QUESTION 3. What potential apoptosis-inducing additions to drug treatment could be considered together with Gleevec for patients who are still responding to Gleevec? For example, a patient with an inoperable tumor may have achieved some shrinkage with Gleevec, but not enough to make the tumor resectable. As another example, patients with resected primary tumors can harbor GIST cells after Gleevec treatment, as evidenced by recurrence after Gleevec is withdrawn. Can you hypothesize about combined therapies to help finish the job of killing GIST cells?

a. Patients whose GIST is shrinking on imatinib, no matter how slowly, should continue imatinib therapy.

b. Patients with potentially resectable GIST (primary or with limited metastases) may require a year or longer of imatinib therapy to reach maximum tumor shrinkage prior to surgical resection.

c. If a patient has recurrent, metastatic GIST after discontinuation of imatinib, I would consider reinstitution of imatinib as my first line of therapy.

QUESTION 4. What strategies in drug treatment could potentially restore apoptosis and tumor control for patients who have grown resistant to Gleevec?

a. Patients who have growth of their tumor on imatinib have limited therapeutic options. One potential mechanism by which GIST cells are resistant to imatinib is the failure of imatinib to induce cell death.

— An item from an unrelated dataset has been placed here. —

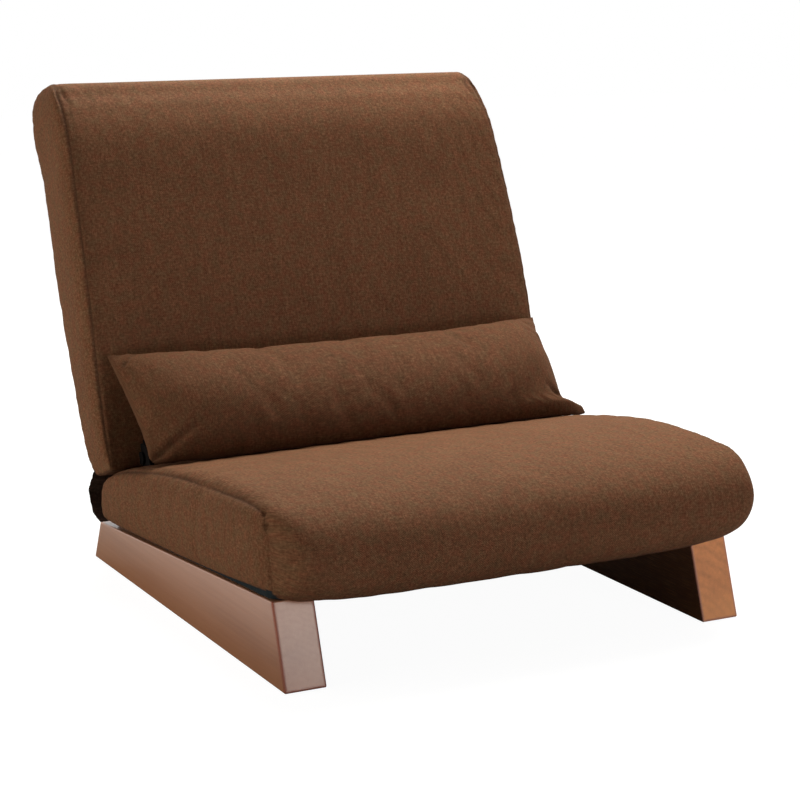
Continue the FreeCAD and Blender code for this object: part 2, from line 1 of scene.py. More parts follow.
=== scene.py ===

b. Restoration of imatinib-induced tumor cell death in patient’s whose GIST has become resistant to imatinib mesylate is an area of ongoing clinical and laboratory research. One approach in the clinics is to use a new compound which inhibits Kit as well as other tyrosine kinases. Two such multi-targeted kinase inhibitors are currently open to patients in a clinical trial: AMG706 and SU11248. These agents appear to inhibit Kit signaling at a lower serum concentration than imatinib mesylate and inhibit other kinases such as the vascular endothelial growth factor receptor. More potent inhibition of Kit and inhibition of additional pathways may result in a restoration of tumor cell death.

c. An alternative to this approach is to add an additional therapy to imatinib to reverse the mechanism of resistance and reinstitute imatinib-induced GIST cell death. In the case that imatinib resistance is due to a failure to induce apoptosis, then addition of an agent that can restore apoptosis may provide benefit to patients. Examples of agents currently of interest are antisense Bcl-2 and inhibitors of the AKT pathway such as perifosine and RAD001.

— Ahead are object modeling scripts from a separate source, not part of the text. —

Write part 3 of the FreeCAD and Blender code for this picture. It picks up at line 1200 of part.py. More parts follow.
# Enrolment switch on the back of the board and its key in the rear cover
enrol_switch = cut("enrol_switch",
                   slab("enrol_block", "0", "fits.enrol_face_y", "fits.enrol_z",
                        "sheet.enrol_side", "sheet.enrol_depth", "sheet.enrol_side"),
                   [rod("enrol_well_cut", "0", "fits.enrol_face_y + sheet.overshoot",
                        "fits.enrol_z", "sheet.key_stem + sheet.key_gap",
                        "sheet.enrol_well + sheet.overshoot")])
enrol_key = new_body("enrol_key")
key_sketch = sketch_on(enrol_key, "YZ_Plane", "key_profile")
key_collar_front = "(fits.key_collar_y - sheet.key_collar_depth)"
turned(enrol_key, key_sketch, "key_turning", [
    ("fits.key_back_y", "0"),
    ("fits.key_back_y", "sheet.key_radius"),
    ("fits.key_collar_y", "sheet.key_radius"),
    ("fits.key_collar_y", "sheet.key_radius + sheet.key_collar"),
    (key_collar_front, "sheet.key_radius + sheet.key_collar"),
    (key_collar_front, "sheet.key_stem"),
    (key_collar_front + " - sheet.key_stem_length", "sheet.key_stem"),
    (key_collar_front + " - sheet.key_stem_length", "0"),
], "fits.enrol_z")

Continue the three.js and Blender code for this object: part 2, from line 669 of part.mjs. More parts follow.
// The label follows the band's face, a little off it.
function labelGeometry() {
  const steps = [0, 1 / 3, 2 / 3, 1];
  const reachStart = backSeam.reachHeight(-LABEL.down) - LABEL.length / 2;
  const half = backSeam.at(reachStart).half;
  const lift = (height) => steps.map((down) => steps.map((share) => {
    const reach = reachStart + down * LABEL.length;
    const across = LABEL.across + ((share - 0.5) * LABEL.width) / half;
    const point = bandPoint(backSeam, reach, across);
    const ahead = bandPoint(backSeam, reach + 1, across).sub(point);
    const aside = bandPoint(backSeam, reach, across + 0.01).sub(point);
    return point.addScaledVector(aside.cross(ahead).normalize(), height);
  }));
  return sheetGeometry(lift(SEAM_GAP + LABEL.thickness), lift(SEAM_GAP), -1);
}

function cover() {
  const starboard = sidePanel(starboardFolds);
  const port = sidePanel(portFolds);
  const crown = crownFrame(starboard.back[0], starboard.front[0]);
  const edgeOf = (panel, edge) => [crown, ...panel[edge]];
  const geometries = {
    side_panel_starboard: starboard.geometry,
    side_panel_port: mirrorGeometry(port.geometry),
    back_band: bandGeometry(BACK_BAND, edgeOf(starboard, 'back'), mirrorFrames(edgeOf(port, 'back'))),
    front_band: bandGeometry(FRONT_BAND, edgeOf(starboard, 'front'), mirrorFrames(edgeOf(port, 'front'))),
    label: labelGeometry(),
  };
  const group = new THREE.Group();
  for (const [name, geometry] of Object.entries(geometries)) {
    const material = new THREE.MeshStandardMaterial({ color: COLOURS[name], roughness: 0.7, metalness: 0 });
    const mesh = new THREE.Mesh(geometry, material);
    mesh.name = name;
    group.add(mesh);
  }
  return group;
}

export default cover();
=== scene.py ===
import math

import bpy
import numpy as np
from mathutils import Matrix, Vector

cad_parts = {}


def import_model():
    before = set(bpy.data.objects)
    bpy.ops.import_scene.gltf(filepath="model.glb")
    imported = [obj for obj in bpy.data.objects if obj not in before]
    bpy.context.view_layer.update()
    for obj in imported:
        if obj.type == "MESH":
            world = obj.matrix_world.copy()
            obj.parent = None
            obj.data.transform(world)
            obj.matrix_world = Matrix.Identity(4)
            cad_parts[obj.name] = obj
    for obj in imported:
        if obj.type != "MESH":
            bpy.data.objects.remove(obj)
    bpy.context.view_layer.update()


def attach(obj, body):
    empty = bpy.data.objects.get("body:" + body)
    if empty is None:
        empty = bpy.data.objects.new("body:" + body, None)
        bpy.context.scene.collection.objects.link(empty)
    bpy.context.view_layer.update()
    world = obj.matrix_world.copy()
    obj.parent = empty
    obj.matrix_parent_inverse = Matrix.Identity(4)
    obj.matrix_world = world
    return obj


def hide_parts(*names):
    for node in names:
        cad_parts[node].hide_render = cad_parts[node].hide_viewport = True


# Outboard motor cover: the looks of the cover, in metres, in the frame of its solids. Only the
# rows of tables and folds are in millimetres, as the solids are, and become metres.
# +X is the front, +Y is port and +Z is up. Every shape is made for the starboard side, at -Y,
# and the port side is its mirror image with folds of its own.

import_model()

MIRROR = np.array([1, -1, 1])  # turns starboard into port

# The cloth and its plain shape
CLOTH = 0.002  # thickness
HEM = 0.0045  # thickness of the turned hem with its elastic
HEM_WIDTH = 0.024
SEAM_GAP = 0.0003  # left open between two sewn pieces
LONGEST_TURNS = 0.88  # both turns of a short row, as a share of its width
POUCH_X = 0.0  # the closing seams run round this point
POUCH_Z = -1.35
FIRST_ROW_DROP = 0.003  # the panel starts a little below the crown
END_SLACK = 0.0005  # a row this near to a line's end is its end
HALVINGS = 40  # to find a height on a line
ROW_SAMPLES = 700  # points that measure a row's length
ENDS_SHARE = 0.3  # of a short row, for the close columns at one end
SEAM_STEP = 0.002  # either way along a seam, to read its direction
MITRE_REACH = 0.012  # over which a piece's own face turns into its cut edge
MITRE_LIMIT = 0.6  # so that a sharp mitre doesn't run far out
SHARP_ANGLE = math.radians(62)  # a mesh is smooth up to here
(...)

QUESTION 5. What is your assessment of current and future GIST treatments?

The therapy of advanced GIST with imatinib mesylate has been markedly successful whether by cytostatic, cytotoxic, or both mechanisms. New agents to treat patients with metastatic, imatinib-resistant GIST should be selected carefully by their potential ability to induce GIST cell death while blocking proliferation.

REFERENCES

1. Hanahan D, Weinberg RA. The hallmarks of cancer. Cell 2000;100(1):57-70.

2. Joensuu H, Roberts P, Sarlomo-Rikala M, et al. Effect of the tyrosine kinase inhibitor STI571 in a patient with a metastatic gastrointestinal stromal tumor. New England Journal of Medicine 2001;344(14):1052-1056.

3. Tuveson DA, Willis NA, Jacks T, et al. STI571 inactivation of the gastrointestinal stromal tumor c-KIT oncoprotein: biological and clinical implications. Oncogene 2001;20(36):5054-5058.

4. Trent J, Choi H, Hunt K, et al.: Apoptotic and anti-vascular activity of imatinib in GIST patients (Abstract # 9001) The American Society of Clinical Oncology 2005; 24.

5. Trent JC, 2nd, McConkey DJ, Loughlin SM, Harbison MT, Fernandez A, Ananthaswamy HN. Ras signaling in tumor necrosis factor-induced apoptosis. Embo J 1996;15(17):4497-4505.